Every line of the data that contains the string "object" must be copied.

--------------------------------------------------

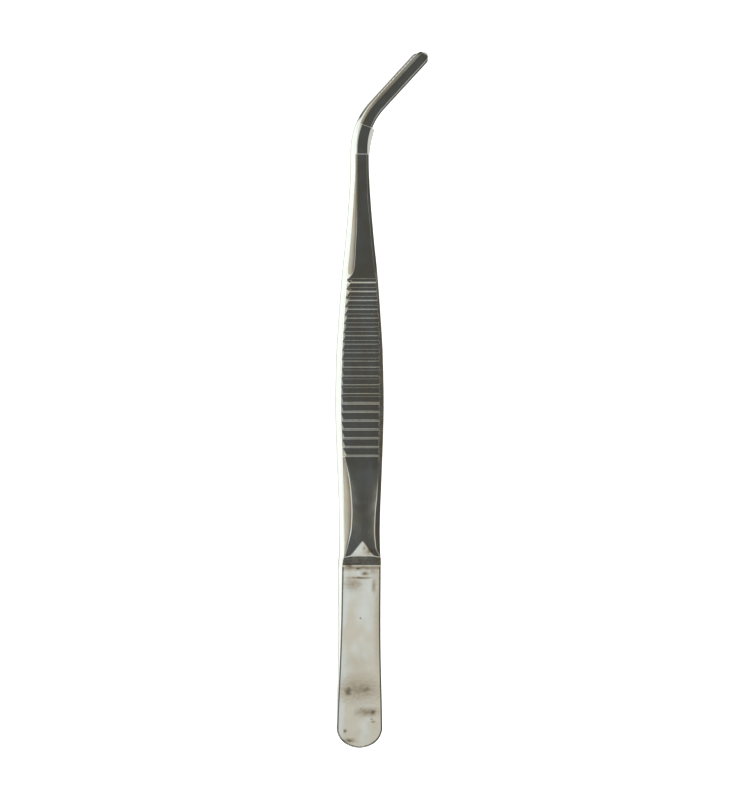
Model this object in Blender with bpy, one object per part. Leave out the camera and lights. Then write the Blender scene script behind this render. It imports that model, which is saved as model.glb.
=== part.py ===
"""Bent-tip crucible tongs: two sprung forged arms welded together at the heel.

The tongs are designed in millimetres in a heel frame: +Y runs from the heel to the
tips, +X is the side the tips bend to, and z = 0 is the plane halfway between the
arms. A root empty then sets the origin at the bottom centre of the whole tool, which
lies on the grip of its rear arm.
"""
import math

import bmesh
import bpy
from mathutils import Vector

MM = 0.001
COLLECTION = "crucible_tongs"
CUTTERS = "cutters"

# Whole tool
LENGTH = 160.0
HALF_HEIGHT = 9.2           # centre plane to the outer face of a grip
HEEL_HALF_WIDTH = 5.25      # the heel end is half an ellipse
HEEL_ROUND = 4.6
HEEL_TIP = 0.02             # first section, just inside the heel's rounded end
JAW_OUT = 15.41             # how far the tips reach to +X

# Centre line of an arm, seen from above
BEND_START = 137.5
BEND_RADIUS = 15.0
BEND_ANGLE = math.radians(42.6)
JAW_LENGTH = 16.23          # straight jaw after the bend
TIP_ROUND = 1.9
TIP_POWER = 2.2             # above 2 the rounding is blunter than an ellipse
TIP_FALL = 0.45             # how far the outer face drops at the tip

# Squeezing: each arm bends in its tail plate, about a line across it
HINGE_Y = 25.0
HINGE_GAP = 0.3
CLOSING_ANGLE = math.radians(2.35)
CLOSED_CLEARANCE = 0.05     # jaw face to the centre plane, fully squeezed
JAW_HEEL_Y = 148.0

# Shoulder: a steep riser at the end of the tail plate, then a ramp up to the ridge
RISER_FOOT = 42.3
RISER_TOP = 44.15
RAMP_END = 47.6

# Tail plates and the weld between them
HEEL_HALF_GAP = 0.4
WELD_LENGTH = 7.0
WELD_THICKNESS = 0.2
WELD_INSET = 0.3

# Grip
GROOVE_COUNT = 21
GROOVE_FIRST_Y = 67.0
GROOVE_PITCH = 2.02
GROOVE_RADIUS = 0.45
GROOVE_DEPTH = 0.32
GROOVE_CUTTER_LENGTH = 14.0
GRIP_START = 65.5
GRIP_END = 109.0

# Raised band left at the bend
BAND = (136.3, 143.0)
BAND_RISE = 0.15
BAND_RAMP = 0.12

# Jaw teeth
TOOTH_COUNT = 13
TOOTH_PITCH = 1.0
TOOTH_DEPTH = 0.22
TOOTH_FROM_TIP = 1.6
TOOTH_CUTTER_LENGTH = 6.0

# Sizes along an arm, as (distance from the heel, size)
WIDTH = ((4.6, 10.5), (11.0, 10.15), (20.0, 9.5), (29.5, 9.1), (42.0, 8.9), (44.6, 8.5),
         (50.0, 8.25), (56.0, 8.45), (65.0, 9.15), (79.0, 9.98), (90.0, 9.55), (99.0, 8.45),
         (108.0, 7.1), (117.0, 5.35), (126.0, 3.95), (134.0, 3.2), (145.0, 3.1), (164.0, 3.15))
LAND_WIDTH = ((4.6, 10.2), (11.0, 9.8), (29.5, 8.75), (42.0, 8.5), (44.6, 7.3), (48.5, 5.9),
              (53.0, 5.4), (58.0, 5.8), (62.0, 6.5), (65.5, 7.6), (79.0, 8.3), (94.0, 7.9),
              (107.9, 6.3), (109.5, 4.5), (115.0, 3.7), (126.0, 2.4), (136.0, 2.15), (164.0, 2.1))
SIDE_DROP = ((4.6, 0.15), (42.0, 0.2), (48.0, 1.25), (53.0, 1.4), (60.0, 1.2), (65.5, 0.95),
             (94.0, 0.9), (107.9, 0.8), (109.5, 1.25), (118.0, 1.0), (130.0, 0.6), (164.0, 0.45))
HOLLOW = ((43.5, 0.0), (48.0, 0.25), (58.0, 0.3), (65.5, 0.0), (107.9, 0.0), (110.0, 0.1),
          (126.0, 0.0))
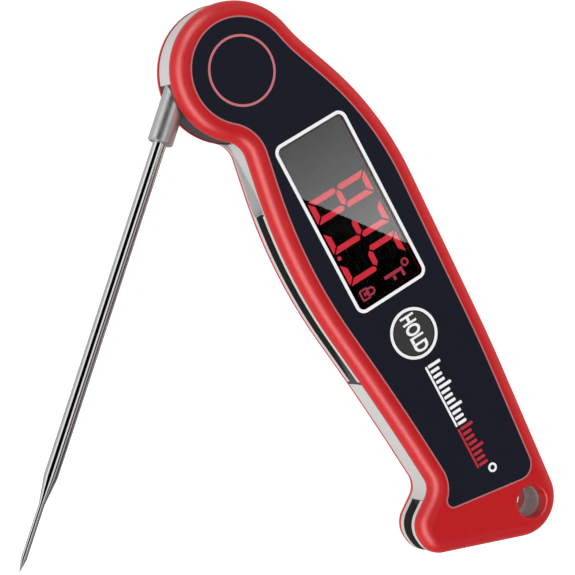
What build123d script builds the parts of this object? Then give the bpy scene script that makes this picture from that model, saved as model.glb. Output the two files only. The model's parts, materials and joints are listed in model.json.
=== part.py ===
"""Folding digital meat thermometer: a flat two-shell body with a display, and a probe on a turning hub.

The body lies on its back. X runs from the hub's axis to the tail, Y to the right of the display, and Z up
out of the display. The origin is where the hub's axis meets the back face.
"""
from build123d import *
from math import cos, radians, sin
import os

os.makedirs("parts", exist_ok=True)

# Driving dimensions, in millimetres and degrees. Heights are above the back face.
HEAD_R = 17.65
BODY_CORNERS = [
    (26.4, 29.64, 80), (92.7, 27.5, 390), (148.4, 23.3, 10.3), (132.8, -15.1, 5.8), (124.0, -16.2, 6.4),
    (117.9, -6.4, 4.8), (93.8, -8.3, 700), (50.3, -14.15, 136), (0, -4.85, 0), (-6.6, 15.5, 0),
]
LEFT_NECK_R = 6.2
RIGHT_NECK_R = 40
REAR_SPLIT_Z = 4.0
FRONT_SPLIT_Z = 11.8
TOP_Z = 16.0
EDGE_R = 3.6
WALL = 1.9
REAR_FLOOR_Z = 1.8
PANEL_INSET = 4.4
PANEL_Z = 14.8
PANEL_TAIL = ((125.5, -0.3), (128.9, 16.5))
PANEL_LOW_R = 1.7
PANEL_HIGH_R = 4.0
RIM_CHAMFER = 0.3
DECK_Z = 13.8
HOLE = (135.7, 15.6)
HOLE_R = 4.2
HOLE_WALL = 2.0
HOLE_EDGE_R = 0.8
GROOVE = (0.6, 1.3)
GROOVE_DEPTH = 0.5

HUB_R = 17.45
HUB_SEAT_R = 17.75
SEAT_WALL = 1.5
HUB_Z = (4.25, 11.55)
RIM_COVER_T = 1.1
RIM_COVER_ARC = (30, 252)
RUNNING_FIT = 0.05
AXLE_R = 4.0
AXLE_BORE_R = 2.2
AXLE_Z = (2.0, 13.0)
AXLE_FLANGE_R = 6.0
AXLE_FLANGE_TOP_Z = 14.2
NUT_R = 6.4
NUT_Z = (2.0, 3.8)
WASHER_R = (4.2, 7.2)
SEAL_R = (13.8, 15.0)
SEAL_DEPTH = 0.5
HUB_SCREWS = [90, 200, 340]
HUB_SCREW_RING = 10.0
HUB_SCREW_HEAD_Z = (4.45, 5.45)
HUB_SCREW_END_Z = 10.55
HEAD_RING_SKIN = 0.4

PROBE_Z = 8.0
PROBE_OFFSET = 11.76
PROBE_ANGLE = -49.1
COLLAR_R = 3.2
COLLAR_S = (3.0, 23.1)
TUBE_R = 1.75
TUBE_BORE_R = 1.4
CRIMP_R = 1.5
CRIMP_BORE_R = 1.2
TUBE_START_S = 5.0
TUBE_END_S = 109.1
TIP_TAPER = 7.0
TIP_POINT = 3.2
TIP_END_S = 133.1
TIP_PLUG = 3.0
POINT_R = 0.08
COLLAR_CHAMFER = 0.35
NEEDLE_R = 0.75
NEEDLE_BORE_R = 0.45
BEAD_S = (127.2, 129.0)
SLOT_Y = -9.6
SLOT_HALF = 2.3
SLOT_END_X = 160.0
POCKET = (35.0, -8.2, 3.35)
LEAD_R = 0.25
LEAD_RING_R = 7.0
LEAD_GAP = 0.2

DISPLAY = (44.79, 8.25)
LENS_SIZE = (46.4, 20.2)
OPENING_SIZE = (45.4, 19.4)
MODULE_SIZE = (49.0, 23.0)
GLASS_SIZE = (44.6, 18.6)
BEZEL_Z = 13.3
GLASS_Z = 14.75
LENS_Z = 15.95
LOCK = (80.14, 8.07)
LOCK_R = 5.75
LOCK_FLANGE_R = 6.5
LOCK_FLANGE_Z = (13.2, 13.7)
LOCK_TOP_Z = 16.1
LOCK_EDGE_R = 0.5
DOME_R = (3.2, 2.2)
DOME_T = 0.5
UNIT = (62.0, 8.0)
UNIT_R = 3.0
UNIT_FLANGE_R = 3.8
UNIT_FLANGE_Z = (1.85, 2.4)
UNIT_FACE_Z = 0.3
UNIT_EDGE_R = 0.4
UNIT_STEM_R = 1.2
UNIT_TOP_Z = 9.2
SWITCH_SIZE = (4.5, 4.5)
BUTTON_GAP = 0.2
BOARD_X = (20.3, 84.3)
BOARD_Y = (-3.2, 20.3)
BOARD_Z = (10.8, 12.0)
CHIP = (38.0, 8.0)
CHIP_SIZE = (9.0, 9.0)
PART_T = 1.0

SCREWS = [(30, 22.9), (40, -5.6), (80, 22.6), (77, -5.5), (121, 14.6), (127.6, -5.6)]
POST_R = 2.2
STANDOFF_R = 1.6
STANDOFF_Z = (4.05, 13.2)
SCREW_R = 1.0
SCREW_HEAD_R = 1.9
SCREW_HEAD_Z = (0.6, 1.8)
SCREW_END_Z = 11.0
CROSS = (2.2, 0.5)
THREAD_FIT = 0.02
SHANK_FIT = 0.1
CLEAR = 0.05
OVERLAP = 0.1
BATTERY_Y = 3.5
BATTERY_Z = 7.4
BATTERY_R = 5.25
BATTERY_X = (88.0, 131.5)
NUB_R = 2.7
NUB_X = 132.5
BAY_X = (85.4, 133.4)
BAY_HALF = 5.55
BAY_WALL = 1.0
TRAY_TOP_Z = 11.5
DOOR_X = (78.0, 134.8)
DOOR_HALF = 6.3
DOOR_GAP = 0.15
DOOR_T = 1.0
DOOR_SCREW = (81.2, 3.5)
DOOR_SCREW_END_Z = 3.5
DOOR_SEAL = (0.55, 0.5)
CONTACT_T = 0.4
CONTACT_HALF = 3.6
CONTACT_Z = (3.5, 11.3)
SPRING_R = 3.0
SPRING_WIRE_R = 0.25
SPRING_TURNS = 2.5
RETURN_Y = 9.7
RETURN_Z = 9.0
RETURN_X = 86.4
MAGNETS = [(31, 8), (46, 8)]
MAGNET_R = 4.0
MAGNET_Z = (1.0, 2.6)
WIRE_Z = 14.5
WIRE_R = 0.28
WIRE_DROP_X = 19.8
WIRE_BEND_R = 0.45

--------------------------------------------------

WRITTEN ANSWER -
Model this object in Blender with bpy, one object per part. Leave out the camera and lights. Then write the Blender scene script behind this render. It imports that model, which is saved as model.glb.
What build123d script builds the parts of this object? Then give the bpy scene script that makes this picture from that model, saved as model.glb. Output the two files only. The model's parts, materials and joints are listed in model.json.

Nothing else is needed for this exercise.